As fantastic as the “new” Calvin’s Challenge event is, I would offer a few suggestions for ways it could be even better next year:

  • Add additional toilets, and put them in a more prominent place. The K of C Hall had one small bathroom for each gender (one stall and one urinal in the men’s). There was one portable toilet outside, but way on the far side of the parking lot. Ideally, there would be at least two portable toilets, and they would be set up along the main driveway (in front of the building, just past the the start/finish).
  • Speaking of that main driveway, riders should be allowed and welcomed to set up their coolers and supplies along there. I may have misunderstood, but on Friday night the race director said she expected most people to set their things in or near their cars, in the parking lot. We did so, and it worked out alright, but a few people set up along the drive — which was a much more efficient place. Had I known that was allowed, I would’ve done it.
  • The course was extremely well marked, and I never once worried I’d missed a turn. However, there is one really dangerous “blind” intersection which could use some warning. About halfway through the long loop, the route crosses Selma Pike. Riders were supposed to stop, but almost everyone treated it like the overwhelming majority of intersections, where it was possible to simply slow down and look for cross traffic. The problem is, the cars on Selma Pike go fast — and are impossible to see until you’re actually at the cross street. I recognized the blindness of the intersection right away, and stopped every time, but many riders did not. I witnessed multiple close calls, which could’ve easily ended with severe injuries or worse. I would suggest a sign or two, and perhaps pavement markings, insisting riders stop. An announcement at the start line wouldn’t hurt, either. Nor would an informal warning sign on Selma Pike itself, cautioning drivers about heavy bicycle traffic as they approach the intersection.
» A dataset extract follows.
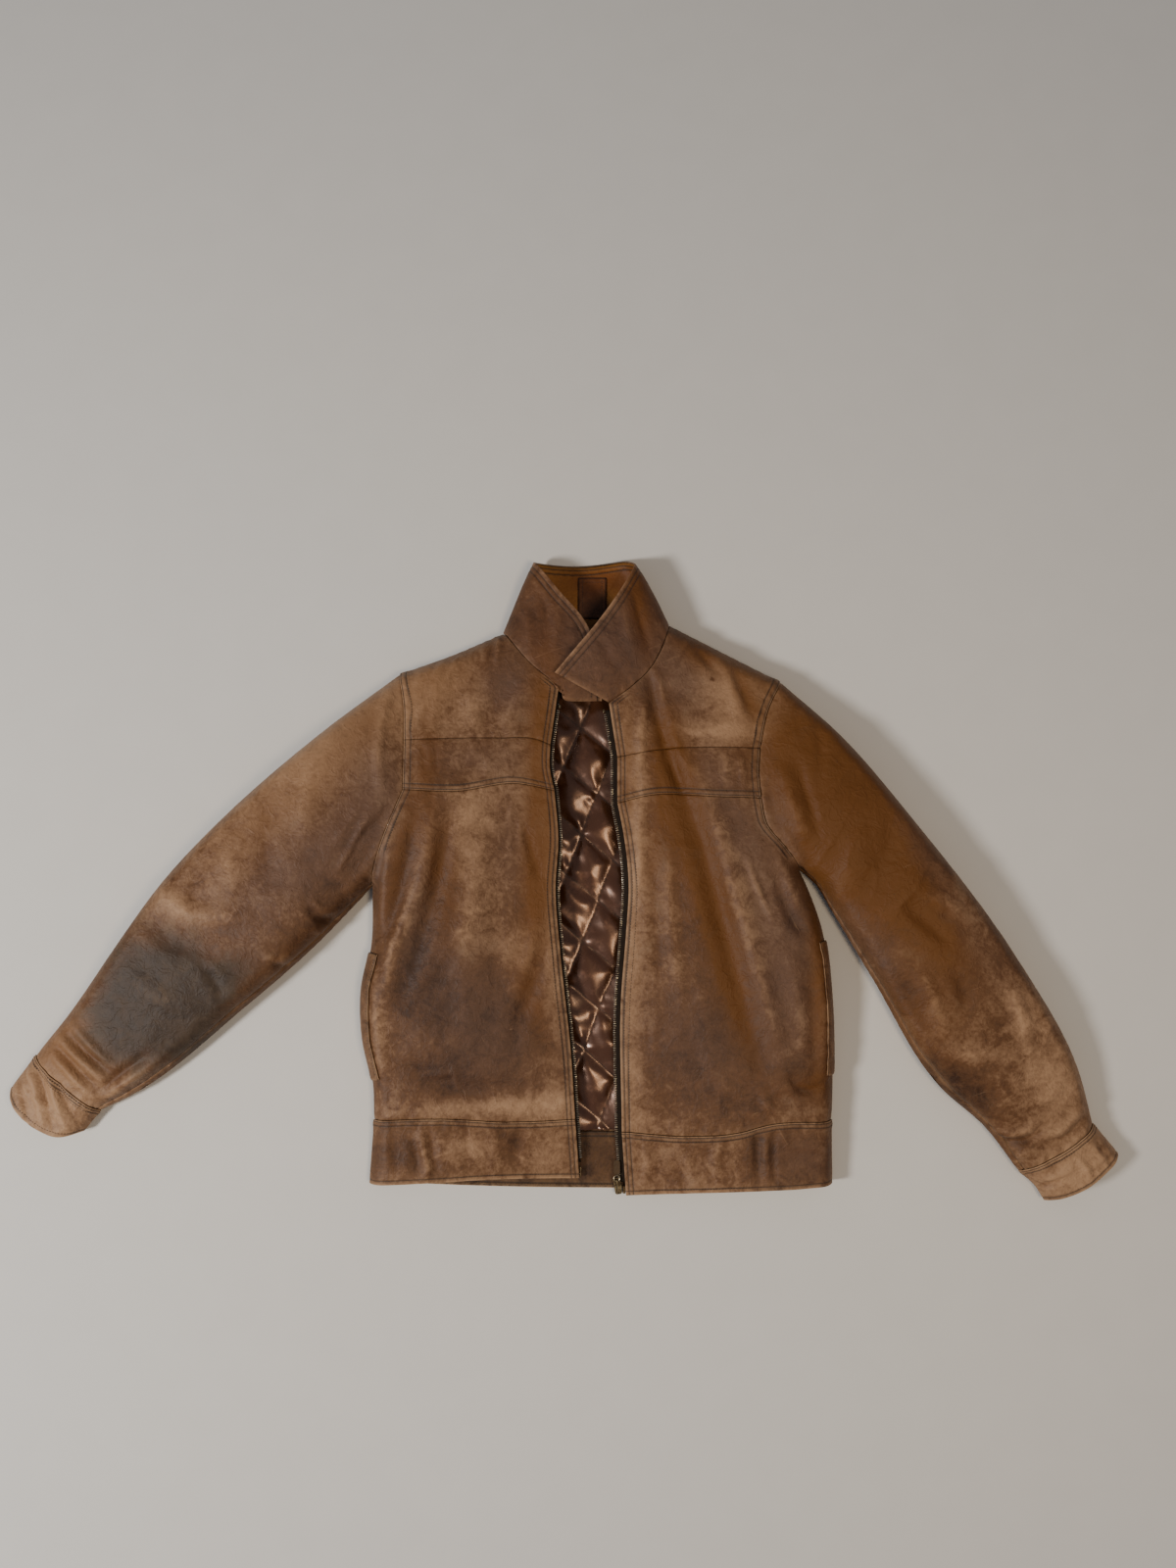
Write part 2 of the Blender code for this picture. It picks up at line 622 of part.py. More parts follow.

  • The food and drink selection was great, and I wouldn’t add anything. Although I do have a preferred fueling routine, it was nice having extras like granola bars to break up that routine. My only issue with the refreshments is I was unclear as to whether all the drink coolers had only water, or if some contained other drinks. Content labels on the coolers would’ve been helpful.
  • Regarding food: an optional post-race meal would’ve been fantastic. The K of C Hall is of course set up perfectly for this kind of thing. I was even a little surprised the local Council didn’t put something on. (Last summer, when there was a big boat race near our church, our Council did the award ceremony dinner as a fundraiser.) It doesn’t have to be anything elaborate. A simple but hearty buffet would’ve been wonderful. I would’ve gladly plunked down ten bucks for that, and enjoyed swapping stories with other riders while we ate.
  • With the electronic timing chips, our results were available instantly on a website. That was very cool. It took little while to find the right page on my phone, though. If there was a way to print out a simple report, and to have posted it on the wall for us all to see, that would’ve been really nice.

Overall, I can’t say enough good things about how nice it is having Calvin’s back — and how much I appreciate the improvements the new race director has made. I hope the event continues to grow. Speaking for ourselves, my daughter and are already looking forward to coming back in 2019.